As the Senate Economic References Committee (SERC) begins its public hearings into insolvency in the Australian construction industry, the vexed issue of phoenixing deserves to be highlighted.
It is generally believed that illegal phoenix activity – where a company is liquidated and rises again in a way that avoids paying creditors – is widespread in the Australian construction and building industry.
In fact, it is difficult to substantiate whether this is the case due to a paucity of reliable data. But anecdotal reports suggest such concerning behaviours as deliberately avoiding tax, the use of false statutory declarations and refusing to pay wages and entitlements, are commonplace.
In our submission to the inquiry, fellow researchers Professors Ann O’Connell and Ian Ramsay of Melbourne Law School, Associate Professor Michelle Welsh of Monash Business School and I argue that better detection and greater enforcement via existing powers might be the most effective way of dealing with this sort of illegal activity.
Defining illegal phoenix behaviour
It’s important to note that not all phoenix activity is illegal. Our ongoing research identifies five categories of phoenix activity – only three of which are illegal.
For instance, it is reasonable to expect that a failed business person will try to start their next business in the same industry and will want to buy assets from the failed company. In the construction industry, it is common for each large building project to be executed by a separate company that forms contracts with its subcontractors.
Each project succeeds or fails on its own merits without affecting other projects or the parent company’s solvency. Therefore high rates of company formation and liquidation do not automatically equate to high levels of illegal behaviour or improper exploitation of the corporate form.
In Australia, one of the difficulties in assessing the incidence, cost and enforcement of phoenix activity is the general paucity of reliable data. The mere fact of company creation and liquidation is not evidence of illegality.
Australian Bureau of Statistics data about company registrations and insolvencies reveals that the total number of insolvencies in the construction industry for the period of 2013-2014 was 1,802.
Not all of these insolvencies would have involved illegal phoenix activity. While this is a large number, it represents only 0.54% of the total number of companies that were operating in that sector at the start of the 2013 financial year. There are eight other sectors where the number of insolvencies as a percentage of registered companies was greater than it was in the construction sector.
This is not to deny the prevalence of illegal phoenix activity in the construction industry; rather it should prompt better data collection from relevant regulators.
The bad forcing out the good
People associated with the industry warn that when the incidence of illegal phoenix activity reaches a critical point, other companies in the industry will face a difficult choice between succumbing to the same illegal behaviour or else risking being priced out of business.
We have heard of “net of tax tendering”, where it is so well understood that taxes will not be paid that quotes are calculated on that basis. In these instances it is likely that the head contractor or client knows that the tender does not allow for tax to be paid; otherwise, the contract would be unprofitable. Within corporate groups, the apparent use of labour hire companies, created purely to accrue PAYG(W) and payroll tax debts before being liquidated, is also concerning.
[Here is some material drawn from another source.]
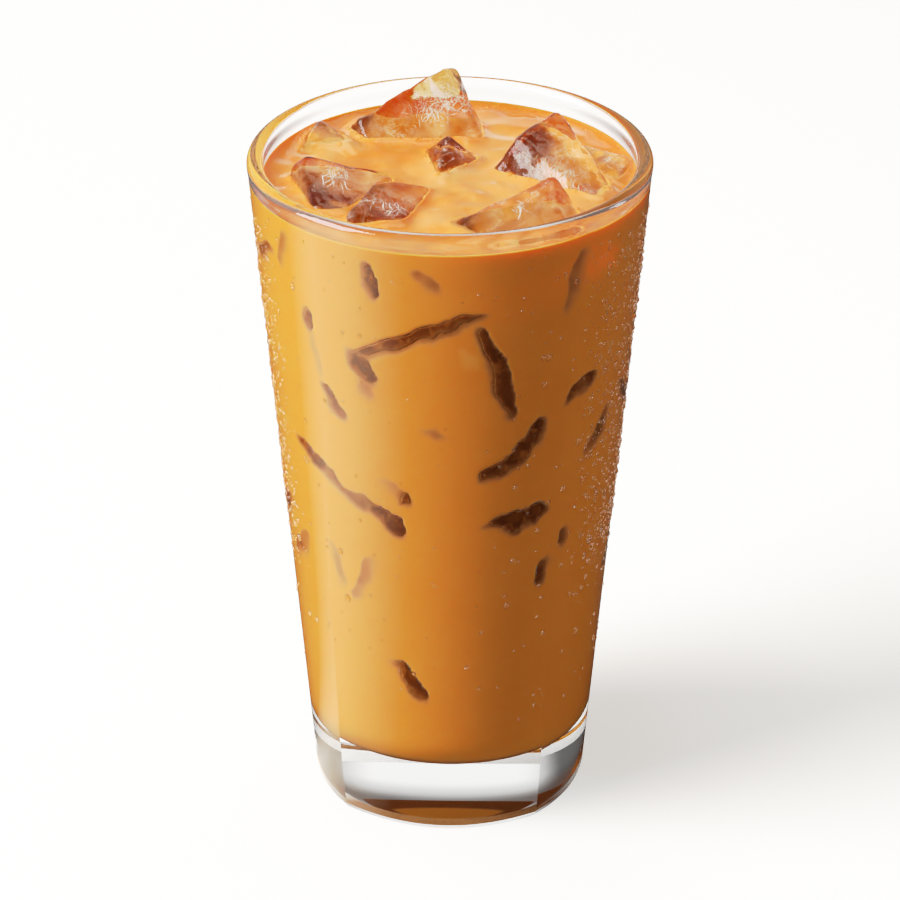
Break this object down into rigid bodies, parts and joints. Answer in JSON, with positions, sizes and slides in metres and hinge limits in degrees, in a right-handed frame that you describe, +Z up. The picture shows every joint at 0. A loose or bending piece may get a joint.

There are also some characteristics of the construction industry that make debt recovery particularly difficult. The sub-contracting system is a key feature of major building works. The head contractor undertakes to perform the contract and is paid for it by the client. Work is then contracted out through layers of sub-contractors.
The various layers of sub-contractors must complete statutory declarations that they have paid their employees and other debts, in order to receive payment from the contractor above them. We have heard that the use of false statutory declarations is common in the industry, and ASIC is currently investigating this.
Recovery of unpaid wages and other entitlements is also fraught. Employees may not be sure of the company name of their employer which may change from payslip to payslip, remaining unaware that their employment is now with a new employer who has no liability for wages or other entitlements accrued previously.
The industry employs high numbers of temporary migrant workers whose knowledge of their entitlements may be minimal. Backpackers on 457 visas can lose their employment and their employer’s sponsorship if they question the payment of their entitlements, and are then forced to return home. Recovery of redundancy entitlements is especially problematic in the construction industry.
It might be assumed from this discussion that law reform is required, and that at the very least, a specific phoenix offence should be introduced. We urge caution. Directors’ duties already capture the essence of illegal phoenix activity.
There are also other mechanisms – director disqualifications and director penalty notices amongst them – which are available to regulators even in the absence of proof of improper intent. Better detection and greater enforcement via existing powers should be considered first.